• WORKING DATA
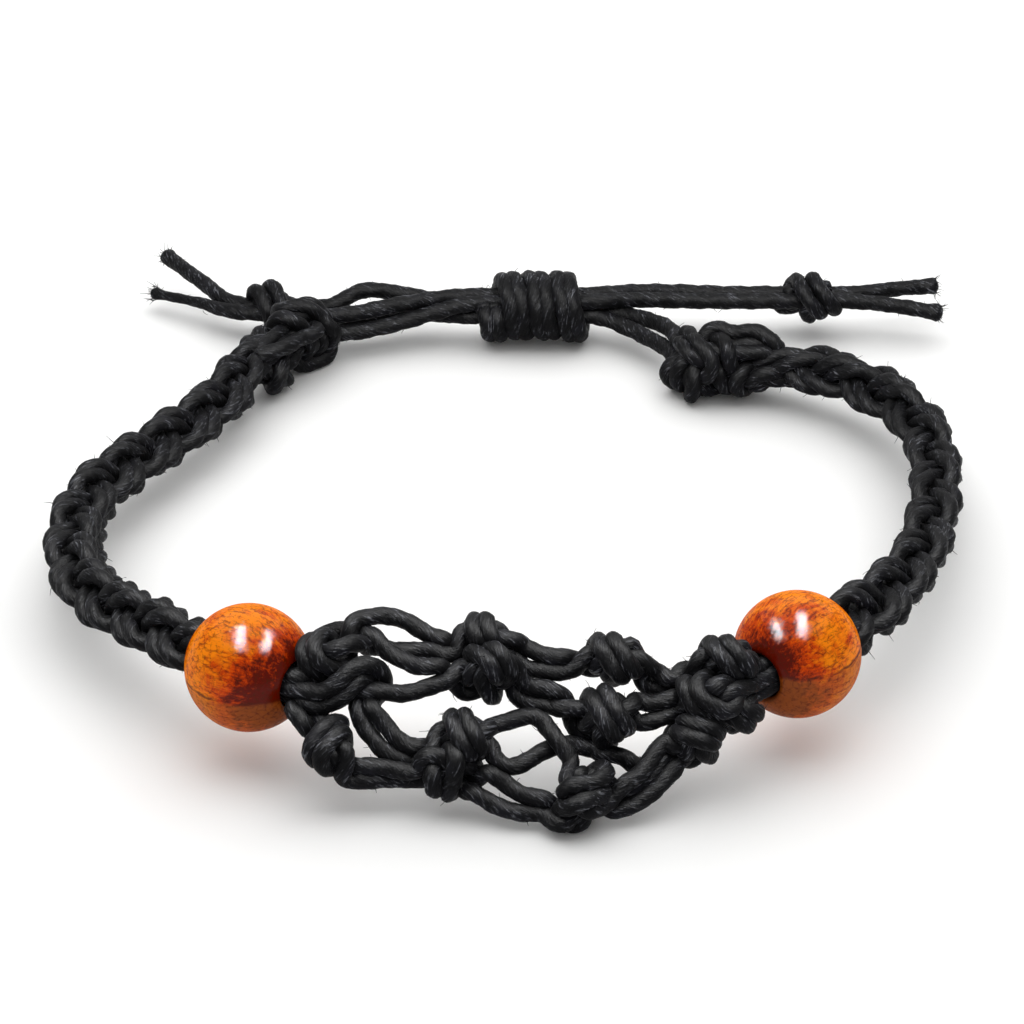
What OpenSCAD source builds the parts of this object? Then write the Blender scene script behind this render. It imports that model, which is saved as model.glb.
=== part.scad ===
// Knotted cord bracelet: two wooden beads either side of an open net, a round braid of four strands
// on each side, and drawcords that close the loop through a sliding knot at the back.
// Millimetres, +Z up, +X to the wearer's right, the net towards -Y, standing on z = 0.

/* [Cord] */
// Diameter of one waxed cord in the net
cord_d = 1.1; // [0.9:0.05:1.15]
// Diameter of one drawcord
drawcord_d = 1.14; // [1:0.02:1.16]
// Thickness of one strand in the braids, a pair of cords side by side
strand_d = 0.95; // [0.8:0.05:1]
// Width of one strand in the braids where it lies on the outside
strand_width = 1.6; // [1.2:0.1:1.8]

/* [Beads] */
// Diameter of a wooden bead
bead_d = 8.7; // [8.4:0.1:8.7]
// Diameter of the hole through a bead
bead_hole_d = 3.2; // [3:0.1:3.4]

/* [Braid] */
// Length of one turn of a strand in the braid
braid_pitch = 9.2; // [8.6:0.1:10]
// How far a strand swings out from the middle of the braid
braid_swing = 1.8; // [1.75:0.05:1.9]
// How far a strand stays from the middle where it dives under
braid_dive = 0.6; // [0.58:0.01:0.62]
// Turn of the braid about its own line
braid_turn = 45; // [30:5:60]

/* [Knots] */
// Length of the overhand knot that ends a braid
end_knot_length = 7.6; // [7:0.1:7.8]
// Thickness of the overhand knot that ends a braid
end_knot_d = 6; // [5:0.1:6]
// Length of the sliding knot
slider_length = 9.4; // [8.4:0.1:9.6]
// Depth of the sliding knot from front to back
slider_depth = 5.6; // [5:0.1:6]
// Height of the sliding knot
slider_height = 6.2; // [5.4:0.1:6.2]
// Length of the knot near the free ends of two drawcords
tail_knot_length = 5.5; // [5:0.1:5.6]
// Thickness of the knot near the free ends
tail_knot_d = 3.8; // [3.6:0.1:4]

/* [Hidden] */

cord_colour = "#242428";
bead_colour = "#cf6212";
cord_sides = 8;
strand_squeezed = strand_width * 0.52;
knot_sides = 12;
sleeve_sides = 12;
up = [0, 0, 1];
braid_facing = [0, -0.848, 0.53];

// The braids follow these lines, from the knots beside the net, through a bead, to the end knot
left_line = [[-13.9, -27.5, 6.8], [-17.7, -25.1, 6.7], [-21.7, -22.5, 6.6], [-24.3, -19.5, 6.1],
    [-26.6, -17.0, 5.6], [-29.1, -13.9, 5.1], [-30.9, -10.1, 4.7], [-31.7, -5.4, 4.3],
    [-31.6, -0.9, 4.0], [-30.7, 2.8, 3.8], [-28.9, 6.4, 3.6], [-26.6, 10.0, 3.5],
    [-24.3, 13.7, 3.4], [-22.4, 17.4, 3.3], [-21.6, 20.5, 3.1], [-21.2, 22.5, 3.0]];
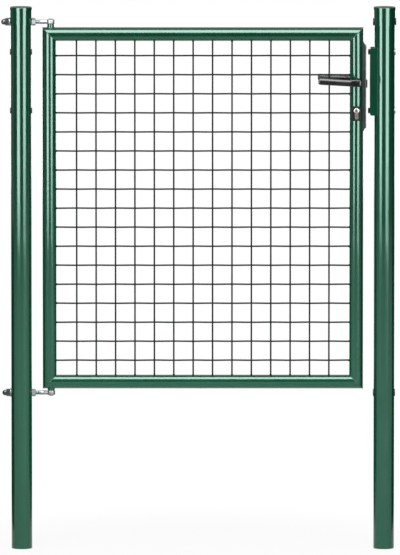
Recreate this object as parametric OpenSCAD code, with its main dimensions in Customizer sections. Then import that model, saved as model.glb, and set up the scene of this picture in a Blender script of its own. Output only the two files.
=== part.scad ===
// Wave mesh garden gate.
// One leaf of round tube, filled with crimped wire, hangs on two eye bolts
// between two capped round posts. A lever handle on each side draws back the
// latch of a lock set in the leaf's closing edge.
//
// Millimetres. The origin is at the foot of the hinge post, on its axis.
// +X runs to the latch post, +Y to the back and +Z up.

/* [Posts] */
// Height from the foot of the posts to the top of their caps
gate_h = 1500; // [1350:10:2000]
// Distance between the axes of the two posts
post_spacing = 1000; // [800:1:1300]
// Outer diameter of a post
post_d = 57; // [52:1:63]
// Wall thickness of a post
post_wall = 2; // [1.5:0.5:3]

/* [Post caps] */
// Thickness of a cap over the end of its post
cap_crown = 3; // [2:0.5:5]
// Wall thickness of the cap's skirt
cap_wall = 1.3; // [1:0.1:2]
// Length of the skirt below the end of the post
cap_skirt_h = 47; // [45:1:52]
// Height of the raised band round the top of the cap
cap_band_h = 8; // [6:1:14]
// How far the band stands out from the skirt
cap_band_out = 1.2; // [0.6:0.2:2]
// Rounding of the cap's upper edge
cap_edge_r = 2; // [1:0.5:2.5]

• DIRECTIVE
Identify each line in the entries with the word "object" and copy it.

• RESULT
What OpenSCAD source builds the parts of this object? Then write the Blender scene script behind this render. It imports that model, which is saved as model.glb.
Recreate this object as parametric OpenSCAD code, with its main dimensions in Customizer sections. Then import that model, saved as model.glb, and set up the scene of this picture in a Blender script of its own. Output only the two files.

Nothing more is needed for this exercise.